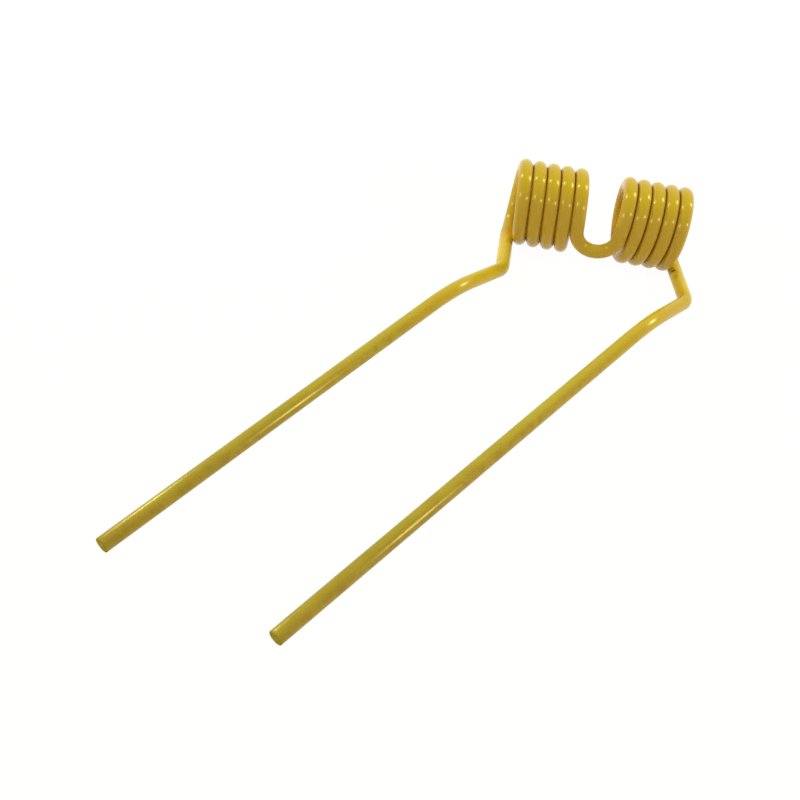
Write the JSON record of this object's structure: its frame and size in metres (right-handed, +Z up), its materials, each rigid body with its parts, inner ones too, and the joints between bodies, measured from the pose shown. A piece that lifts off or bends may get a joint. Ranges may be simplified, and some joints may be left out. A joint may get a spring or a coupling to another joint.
{
  "type": "rake tine",
  "caption": "Sprung double rake tine of round wire: mirror-wound coils joined by a narrow bridge, with long legs swept to one side.",
  "frame": {"origin": "centre of the tine's outline on the floor it lies on", "axes": "+X along the coils, from the shorter leg's coil to the longer leg's; -Y the way the legs reach; +Z up, with the tine lying at rest on both coils and the longer leg's tip"},
  "size_m": [0.3084, 0.366, 0.0574],
  "materials": {
    "enamel": "gloss yellow enamel on spring steel"
  },
  "bodies": {
    "root": {"tine": "enamel"}
  },
  "joints": []
}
━━━━━━━━
◆ EXERCISE DETAILS ◆
From the data above, extract every line in its exact form.

◆ THE RESPONSE ◆
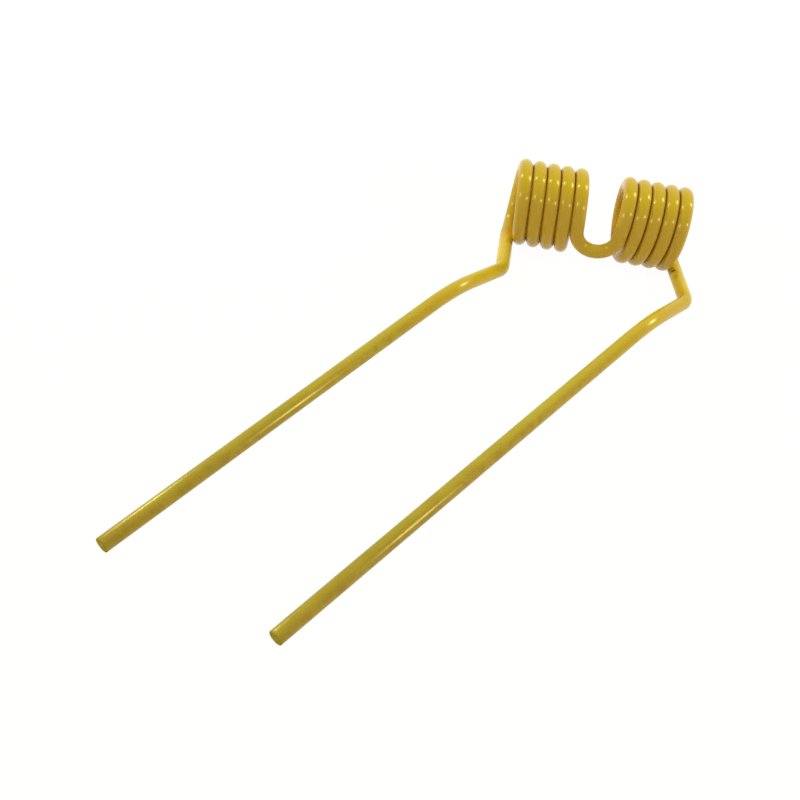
Write the JSON record of this object's structure: its frame and size in metres (right-handed, +Z up), its materials, each rigid body with its parts, inner ones too, and the joints between bodies, measured from the pose shown. A piece that lifts off or bends may get a joint. Ranges may be simplified, and some joints may be left out. A joint may get a spring or a coupling to another joint.
{
  "type": "rake tine",
  "caption": "Sprung double rake tine of round wire: mirror-wound coils joined by a narrow bridge, with long legs swept to one side.",
  "frame": {"origin": "centre of the tine's outline on the floor it lies on", "axes": "+X along the coils, from the shorter leg's coil to the longer leg's; -Y the way the legs reach; +Z up, with the tine lying at rest on both coils and the longer leg's tip"},
  "size_m": [0.3084, 0.366, 0.0574],
  "materials": {
    "enamel": "gloss yellow enamel on spring steel"
  },
  "bodies": {
    "root": {"tine": "enamel"}
  },
  "joints": []
}